Even soft money, the specific target of McCain-Feingold, has not disappeared from electioneering. Political operatives have formed a variety of “527” groups, named after the section of the tax code under which they operate. Liberal donors such as billionaire financier George Soros, insurance mogul Peter Lewis, and software pioneer Robert Glaser bankroll the largest of these groups — among them MoveOn.org, Americans Coming Together, and the Media Fund. And in the coming months (depending on the outcome of a Federal Elections Commission decision on whether 527s can continue to operate without significant FEC oversight) Republican strategists are prepared to create soft money groups of their own, as Michael Scherer reports (The Billion-Dollar Loophole) — including secretive nonprofits that are required to disclosure almost nothing.

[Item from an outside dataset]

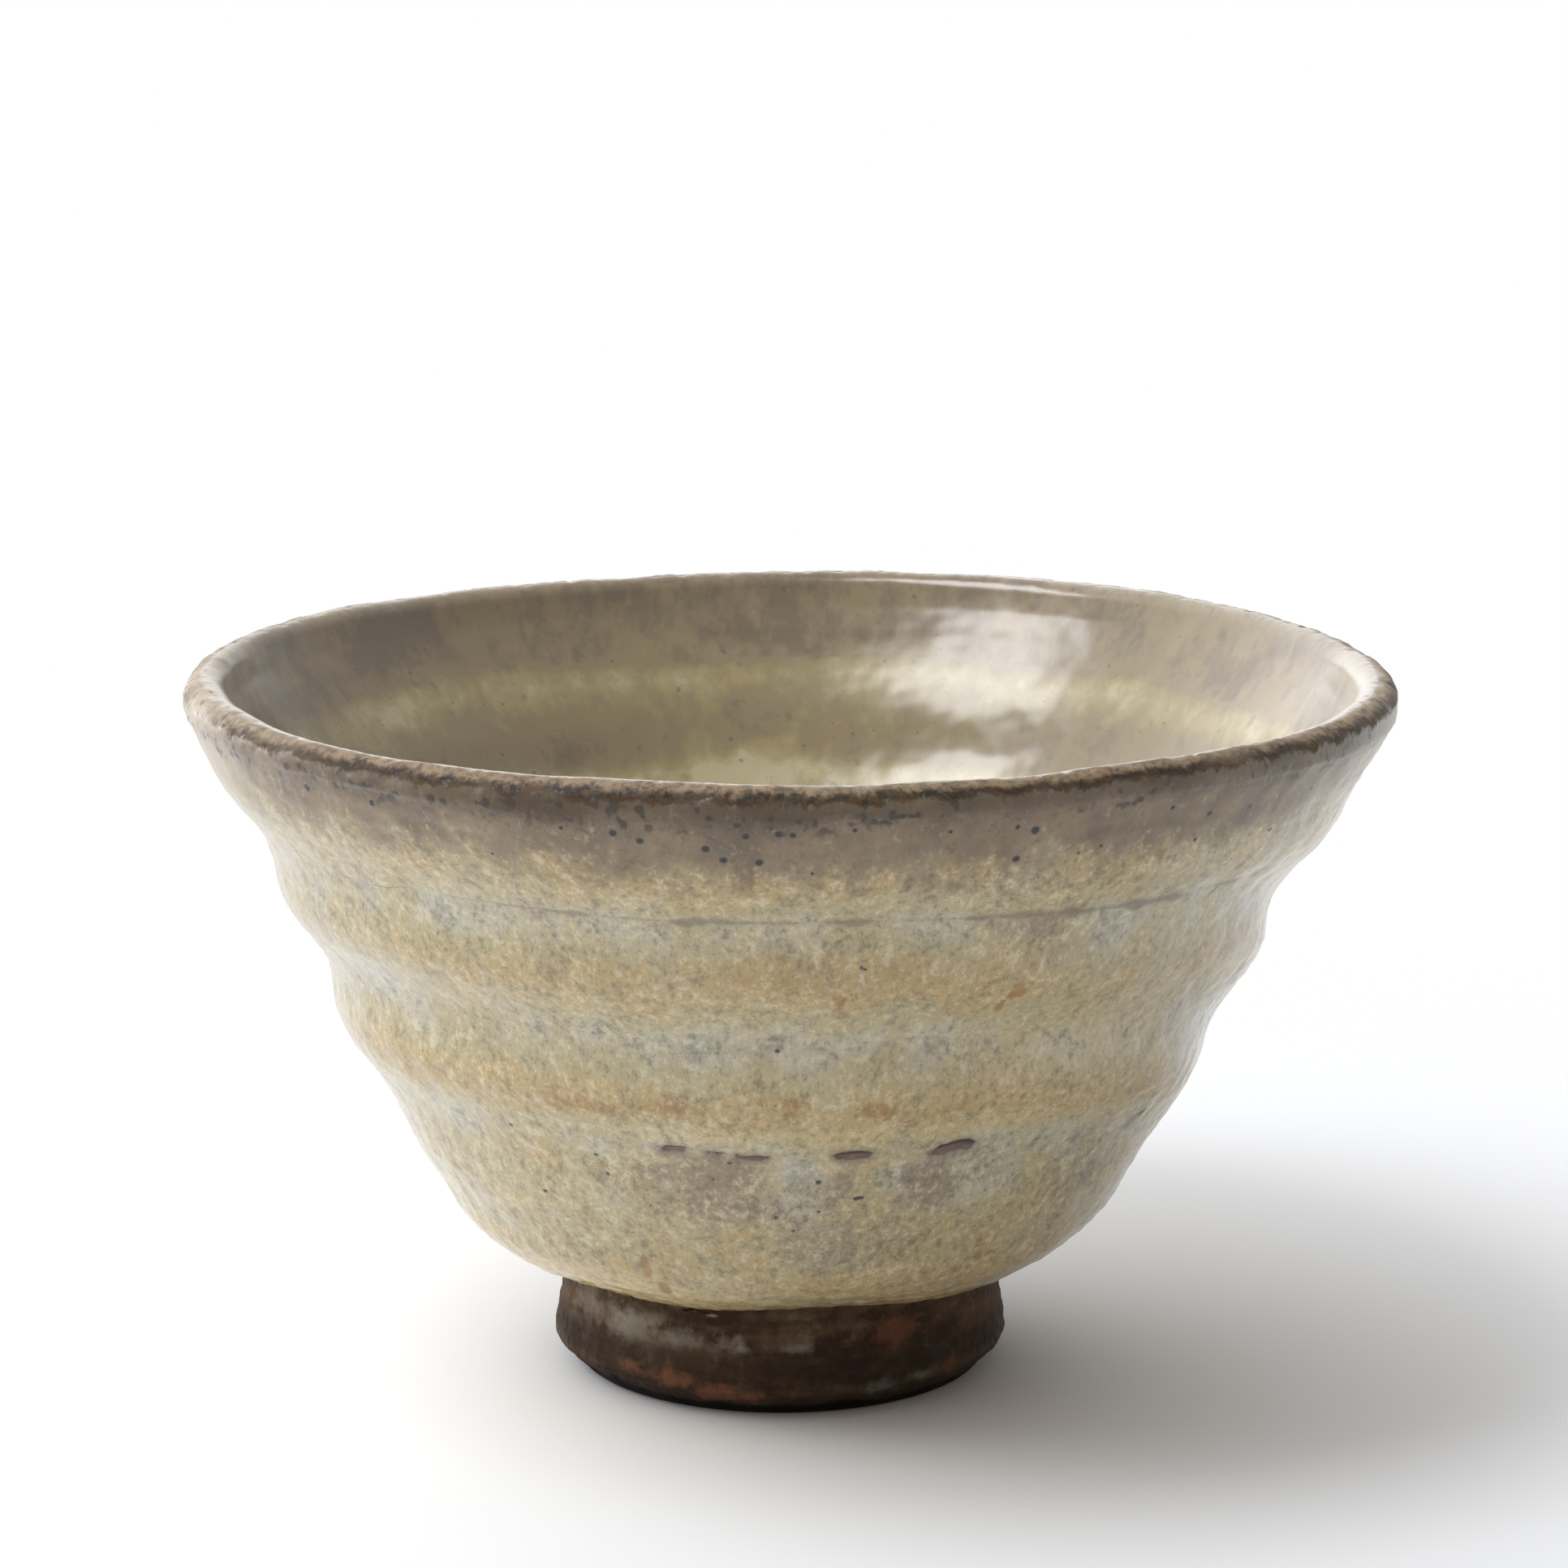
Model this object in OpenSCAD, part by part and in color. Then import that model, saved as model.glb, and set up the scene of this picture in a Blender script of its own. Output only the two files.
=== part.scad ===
// A wheel-thrown stoneware sake cup: a thick bowl with spiral throwing ridges, standing on a
// turned foot ring, coated with glaze inside and out and with an iron-brown glaze round the lip.
// The origin is on the ground below the middle of the lip. The front of the cup faces -Y.

/* [Cup] */
// Diameter over the widest part of the lip
lip_d = 75.2; // [64:0.2:90]
// Height from the ground to the highest point of the lip
cup_h = 44.8; // [38:0.2:56]
// Distance that the foot's centre stands to the left of the lip's centre
lean = 0.6; // [0:0.1:1.5]

/* [Foot] */
// Diameter of the foot at its widest, just above the worn lower edge
foot_d = 28.8; // [26:0.1:34]
// Diameter of the foot where it meets the bowl
foot_top_d = 27.2; // [24:0.1:32]
// Height of the foot, from the ground to the bowl's underside
foot_h = 7.4; // [6:0.1:9]
// Height and depth of the worn slope round the foot's lower edge
foot_worn = 1.8; // [0.6:0.1:2.2]
// Width of the foot's ring, from its widest part in to the hollow
ring_w = 4.6; // [3.8:0.1:6]
// Height of the hollow that is turned out inside the ring
hollow_h = 3.8; // [2.5:0.1:5]
// Height of the small knob that the turning tool leaves in the hollow
knob_h = 0.9; // [0.2:0.1:1.5]
// Diameter of that knob
knob_d = 6.4; // [4:0.1:9]

/* [Bowl] */
// Wall thickness low on the side, measured level and with both coats
wall_t = 4.4; // [3.4:0.1:6]
// Thickness of the rounded lip
lip_t = 2.6; // [2:0.1:3.2]
// Floor thickness between the foot's top and the inside
floor_t = 3.8; // [3:0.1:6]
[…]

It is probably too early to pass judgment on McCain-Feingold. Supporters have rightly pointed out that the measure has removed political candidates from the soft money chase, and has done away with the spurious ‘party-building’ efforts used to justify huge, unregulated gifts in the past. But federal campaigns — especially the race for the White House — remain awash in money. In fact, the situation is remarkably like one described by a prescient John Kerry three years ago: “It still leaves us in a race, ever-escalating, of raising extraordinary amounts of hard money, cavorting around the country, still indebted to interests, still asking for large sums of money.”